Are you butting heads with someone? Do you leave every conversation feeling like you just can’t see eye to eye?

Here’s a radical idea: Maybe you’re trying to enforce an unwritten contract.

What is an Unwritten Contract?

Contracts are critical in business. You have to set expectations for both sides, whether it’s a multi-million-dollar deal or a bid from your plumber.

But life gets tricky when we have unwritten contracts, which are simply assumptions we’ve made about the way a person should act or a situation should turn out. Projecting unrealistic expectations is a behavior worth releasing, the topic of the November series, The Art of Done.

My friend, Geoffrey, is an amazing negotiator. He thought he had one job: Closing deals. Time and again, his clients would give him a long “Go, do” checklist. Geoffrey would wear the vendors down until they signed. Mission, accomplished—right? Wrong.

Geoffrey sighed, “I thought everyone would be happy once a deal was finished. But difficult negotiations led to the belief that we would be difficult partners. Vendors were defensive over every little problem! I got one contract after another signed but failed where it really mattered: building relationships.”

Is Someone Trying to Hold You to an Unwritten Contract?

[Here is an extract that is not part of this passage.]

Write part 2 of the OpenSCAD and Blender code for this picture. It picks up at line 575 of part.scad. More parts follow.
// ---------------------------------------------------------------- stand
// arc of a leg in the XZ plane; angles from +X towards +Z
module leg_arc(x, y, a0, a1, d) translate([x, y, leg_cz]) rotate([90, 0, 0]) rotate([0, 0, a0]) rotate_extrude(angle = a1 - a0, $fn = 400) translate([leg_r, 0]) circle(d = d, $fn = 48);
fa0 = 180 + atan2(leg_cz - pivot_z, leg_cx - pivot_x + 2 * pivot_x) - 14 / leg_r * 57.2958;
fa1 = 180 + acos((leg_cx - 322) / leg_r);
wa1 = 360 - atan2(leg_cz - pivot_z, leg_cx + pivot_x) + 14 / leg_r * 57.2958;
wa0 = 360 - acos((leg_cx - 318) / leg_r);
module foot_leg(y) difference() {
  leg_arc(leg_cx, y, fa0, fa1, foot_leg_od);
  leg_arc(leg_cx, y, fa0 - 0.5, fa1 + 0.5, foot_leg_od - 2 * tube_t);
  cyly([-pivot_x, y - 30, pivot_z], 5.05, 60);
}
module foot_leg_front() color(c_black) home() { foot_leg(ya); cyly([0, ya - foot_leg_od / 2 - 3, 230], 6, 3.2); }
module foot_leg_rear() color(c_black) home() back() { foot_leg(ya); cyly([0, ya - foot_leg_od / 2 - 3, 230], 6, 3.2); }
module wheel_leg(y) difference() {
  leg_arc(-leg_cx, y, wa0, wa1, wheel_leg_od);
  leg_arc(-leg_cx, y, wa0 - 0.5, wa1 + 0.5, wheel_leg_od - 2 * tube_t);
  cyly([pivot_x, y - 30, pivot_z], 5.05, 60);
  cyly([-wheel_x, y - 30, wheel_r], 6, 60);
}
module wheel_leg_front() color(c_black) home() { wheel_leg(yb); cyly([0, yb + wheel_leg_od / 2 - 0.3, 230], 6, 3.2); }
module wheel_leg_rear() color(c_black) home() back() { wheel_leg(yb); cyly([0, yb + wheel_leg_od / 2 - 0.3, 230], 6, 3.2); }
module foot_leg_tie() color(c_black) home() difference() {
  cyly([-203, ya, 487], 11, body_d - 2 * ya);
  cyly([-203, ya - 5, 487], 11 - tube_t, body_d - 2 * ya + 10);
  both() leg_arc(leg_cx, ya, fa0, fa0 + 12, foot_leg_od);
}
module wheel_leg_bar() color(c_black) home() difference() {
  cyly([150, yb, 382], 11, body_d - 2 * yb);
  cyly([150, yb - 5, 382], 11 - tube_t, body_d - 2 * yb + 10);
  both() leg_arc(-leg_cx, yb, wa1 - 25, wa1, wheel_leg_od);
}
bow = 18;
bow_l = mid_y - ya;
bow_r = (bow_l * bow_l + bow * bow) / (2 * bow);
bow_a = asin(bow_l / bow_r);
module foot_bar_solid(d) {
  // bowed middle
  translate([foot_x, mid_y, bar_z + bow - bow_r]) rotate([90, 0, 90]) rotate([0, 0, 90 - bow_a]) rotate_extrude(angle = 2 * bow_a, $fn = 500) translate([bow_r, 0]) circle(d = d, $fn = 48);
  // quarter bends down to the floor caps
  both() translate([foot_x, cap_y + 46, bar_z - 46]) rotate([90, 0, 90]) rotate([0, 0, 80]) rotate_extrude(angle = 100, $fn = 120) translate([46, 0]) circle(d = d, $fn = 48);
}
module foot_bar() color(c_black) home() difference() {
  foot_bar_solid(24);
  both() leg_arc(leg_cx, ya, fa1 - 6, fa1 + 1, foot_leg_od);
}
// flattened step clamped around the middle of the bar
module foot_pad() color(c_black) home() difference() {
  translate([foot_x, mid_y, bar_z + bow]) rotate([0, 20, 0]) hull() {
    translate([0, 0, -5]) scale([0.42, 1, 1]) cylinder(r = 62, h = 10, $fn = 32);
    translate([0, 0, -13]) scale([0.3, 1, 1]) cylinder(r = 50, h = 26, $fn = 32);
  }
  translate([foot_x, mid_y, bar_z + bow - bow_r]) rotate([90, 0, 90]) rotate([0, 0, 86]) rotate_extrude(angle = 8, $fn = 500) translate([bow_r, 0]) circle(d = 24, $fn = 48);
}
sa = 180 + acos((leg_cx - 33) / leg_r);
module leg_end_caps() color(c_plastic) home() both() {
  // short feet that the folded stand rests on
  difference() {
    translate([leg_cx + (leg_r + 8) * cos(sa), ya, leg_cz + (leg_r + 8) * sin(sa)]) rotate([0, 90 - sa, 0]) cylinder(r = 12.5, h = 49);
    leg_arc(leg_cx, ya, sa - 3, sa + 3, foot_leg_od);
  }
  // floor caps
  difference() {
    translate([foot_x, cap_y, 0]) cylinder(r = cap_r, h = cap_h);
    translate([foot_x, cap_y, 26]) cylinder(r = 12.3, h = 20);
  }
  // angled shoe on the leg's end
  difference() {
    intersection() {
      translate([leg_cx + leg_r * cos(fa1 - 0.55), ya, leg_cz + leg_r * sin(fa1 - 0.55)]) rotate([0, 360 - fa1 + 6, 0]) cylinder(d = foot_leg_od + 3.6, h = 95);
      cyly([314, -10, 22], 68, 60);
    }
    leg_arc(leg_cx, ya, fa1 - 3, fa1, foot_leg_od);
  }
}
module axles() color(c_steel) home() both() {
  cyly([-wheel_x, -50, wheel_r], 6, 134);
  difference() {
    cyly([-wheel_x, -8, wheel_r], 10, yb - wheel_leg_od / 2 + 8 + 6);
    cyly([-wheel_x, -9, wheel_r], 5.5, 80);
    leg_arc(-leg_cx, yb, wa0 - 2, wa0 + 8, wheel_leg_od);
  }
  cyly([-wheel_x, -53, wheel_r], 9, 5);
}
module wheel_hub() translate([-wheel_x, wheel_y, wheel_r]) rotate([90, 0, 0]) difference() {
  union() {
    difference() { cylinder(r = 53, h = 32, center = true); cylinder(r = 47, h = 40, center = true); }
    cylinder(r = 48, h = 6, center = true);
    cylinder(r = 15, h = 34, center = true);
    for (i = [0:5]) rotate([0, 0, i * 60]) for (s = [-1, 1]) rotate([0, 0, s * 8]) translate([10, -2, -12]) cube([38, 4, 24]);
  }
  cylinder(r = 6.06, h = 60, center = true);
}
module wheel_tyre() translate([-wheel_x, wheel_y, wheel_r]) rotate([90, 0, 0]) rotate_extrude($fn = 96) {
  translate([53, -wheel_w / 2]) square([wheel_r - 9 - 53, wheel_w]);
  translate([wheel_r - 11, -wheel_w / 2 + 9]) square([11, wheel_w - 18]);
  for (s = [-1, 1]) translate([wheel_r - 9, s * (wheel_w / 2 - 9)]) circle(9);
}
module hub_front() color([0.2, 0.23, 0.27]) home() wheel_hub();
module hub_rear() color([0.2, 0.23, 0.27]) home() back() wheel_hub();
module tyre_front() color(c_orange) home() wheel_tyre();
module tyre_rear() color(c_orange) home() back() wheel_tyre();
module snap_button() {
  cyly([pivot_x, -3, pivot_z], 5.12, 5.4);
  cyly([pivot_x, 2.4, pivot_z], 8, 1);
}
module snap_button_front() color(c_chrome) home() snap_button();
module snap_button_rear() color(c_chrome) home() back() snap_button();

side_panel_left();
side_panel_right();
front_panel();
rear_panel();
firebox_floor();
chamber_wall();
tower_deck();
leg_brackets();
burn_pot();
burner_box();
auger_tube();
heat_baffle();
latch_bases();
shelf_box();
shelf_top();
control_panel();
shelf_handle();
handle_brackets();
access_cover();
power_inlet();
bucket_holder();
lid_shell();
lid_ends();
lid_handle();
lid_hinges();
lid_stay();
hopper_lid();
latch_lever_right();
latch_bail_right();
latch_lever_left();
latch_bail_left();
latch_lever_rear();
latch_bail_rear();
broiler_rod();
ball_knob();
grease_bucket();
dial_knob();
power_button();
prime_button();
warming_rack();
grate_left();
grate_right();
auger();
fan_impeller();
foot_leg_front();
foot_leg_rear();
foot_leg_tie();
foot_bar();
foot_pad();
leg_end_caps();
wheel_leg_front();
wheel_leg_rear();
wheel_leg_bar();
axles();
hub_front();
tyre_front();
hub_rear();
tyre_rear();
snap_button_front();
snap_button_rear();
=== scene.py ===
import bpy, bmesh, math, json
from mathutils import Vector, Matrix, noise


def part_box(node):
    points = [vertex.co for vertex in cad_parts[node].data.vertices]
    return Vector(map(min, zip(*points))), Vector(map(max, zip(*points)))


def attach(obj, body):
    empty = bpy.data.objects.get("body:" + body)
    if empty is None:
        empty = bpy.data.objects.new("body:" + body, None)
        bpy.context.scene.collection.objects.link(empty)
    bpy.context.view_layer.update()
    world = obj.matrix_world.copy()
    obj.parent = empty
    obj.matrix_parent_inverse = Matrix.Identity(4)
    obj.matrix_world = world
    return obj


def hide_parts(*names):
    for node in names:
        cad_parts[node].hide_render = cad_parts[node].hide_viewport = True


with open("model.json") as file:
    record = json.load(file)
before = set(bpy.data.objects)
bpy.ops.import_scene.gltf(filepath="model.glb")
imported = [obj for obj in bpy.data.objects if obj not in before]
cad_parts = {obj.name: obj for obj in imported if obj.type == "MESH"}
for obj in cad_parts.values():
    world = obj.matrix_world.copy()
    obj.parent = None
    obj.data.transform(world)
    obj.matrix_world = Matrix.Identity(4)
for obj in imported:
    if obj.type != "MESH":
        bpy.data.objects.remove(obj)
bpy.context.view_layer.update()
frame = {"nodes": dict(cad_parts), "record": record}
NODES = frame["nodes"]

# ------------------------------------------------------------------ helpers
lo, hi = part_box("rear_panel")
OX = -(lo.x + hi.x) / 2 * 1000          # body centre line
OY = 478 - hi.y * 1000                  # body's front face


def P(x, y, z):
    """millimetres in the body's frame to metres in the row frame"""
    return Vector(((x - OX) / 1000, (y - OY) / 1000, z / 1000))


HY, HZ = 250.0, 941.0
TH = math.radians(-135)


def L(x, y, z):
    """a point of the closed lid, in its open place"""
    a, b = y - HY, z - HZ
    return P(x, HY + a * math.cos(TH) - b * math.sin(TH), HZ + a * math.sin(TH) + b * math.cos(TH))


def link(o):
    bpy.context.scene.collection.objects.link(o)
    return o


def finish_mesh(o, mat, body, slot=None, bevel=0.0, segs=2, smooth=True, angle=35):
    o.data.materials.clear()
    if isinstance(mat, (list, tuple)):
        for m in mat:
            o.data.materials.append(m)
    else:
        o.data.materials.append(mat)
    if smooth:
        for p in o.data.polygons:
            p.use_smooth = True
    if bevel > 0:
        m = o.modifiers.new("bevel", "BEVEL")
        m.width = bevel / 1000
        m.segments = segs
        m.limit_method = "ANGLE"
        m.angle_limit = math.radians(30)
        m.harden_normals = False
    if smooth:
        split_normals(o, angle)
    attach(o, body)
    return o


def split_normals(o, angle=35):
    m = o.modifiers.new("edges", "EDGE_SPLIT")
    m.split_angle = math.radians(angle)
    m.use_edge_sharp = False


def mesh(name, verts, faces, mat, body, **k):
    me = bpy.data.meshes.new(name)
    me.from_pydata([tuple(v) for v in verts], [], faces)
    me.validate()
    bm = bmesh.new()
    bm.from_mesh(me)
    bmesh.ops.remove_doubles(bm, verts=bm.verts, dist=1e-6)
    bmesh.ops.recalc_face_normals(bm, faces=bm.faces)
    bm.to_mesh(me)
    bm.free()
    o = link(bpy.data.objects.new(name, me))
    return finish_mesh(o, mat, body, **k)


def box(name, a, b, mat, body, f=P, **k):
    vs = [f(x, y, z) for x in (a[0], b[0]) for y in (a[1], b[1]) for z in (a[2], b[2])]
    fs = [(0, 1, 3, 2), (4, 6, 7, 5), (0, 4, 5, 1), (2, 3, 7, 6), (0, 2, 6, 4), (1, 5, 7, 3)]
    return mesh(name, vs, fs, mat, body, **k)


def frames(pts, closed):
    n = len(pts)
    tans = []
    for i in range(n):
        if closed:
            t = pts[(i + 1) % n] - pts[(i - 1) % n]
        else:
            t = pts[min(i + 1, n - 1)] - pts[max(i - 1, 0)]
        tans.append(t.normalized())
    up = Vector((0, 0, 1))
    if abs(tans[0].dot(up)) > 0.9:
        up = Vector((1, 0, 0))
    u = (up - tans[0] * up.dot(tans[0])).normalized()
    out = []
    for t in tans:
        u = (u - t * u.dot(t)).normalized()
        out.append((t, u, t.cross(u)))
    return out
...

Geoffrey’s learning applies to a lot more than business deals. Think how frustrating it was the last time someone projected their version of life onto you. Perhaps these examples sound familiar:

  • You’re hard wired to be a checklist kind of person. But your co-worker who loves winging presentations keeps telling you to just go with the flow.
  • You’re dreading going home for the holidays. You love seeing your parents, but their chirpy early morning breakfasts wrecks your night owl groove.
  • Your older brother loves his 9-5 job and keeps bugging you to apply to his company when you graduate. You don’t know how to tell him you really want to do field work for a non-profit.

Take a lesson from Geoffrey’s negotiation experience: The person on the opposite side of the table is probably just as frustrated as you are. So, be done with unproductive expectations by using Technique #2, “Update to Confrontation 2.0,” from my free book, Genuine Power—7 Techniques to Be Powerful in a Loud, Complicated World. That’s how you can leverage your creativity to work through different perspectives and find the middle ground.

Three Ways to Tear Up the Unwritten Contract

Here are three ways for you to try this technique:

  • Make it fast by communicating one thing you have in common. At the very least, everyone wants peaceful, fun relationships.
  • Make it deep by reflecting on a time when someone tried to hold you to an unwritten contract.
  • Make it real by taking time to pause and understand when a momentary perspective has turned into a rigid, unspoken expectation.

Don’t let hidden expectations get the best of you. Tear up that unwritten contract.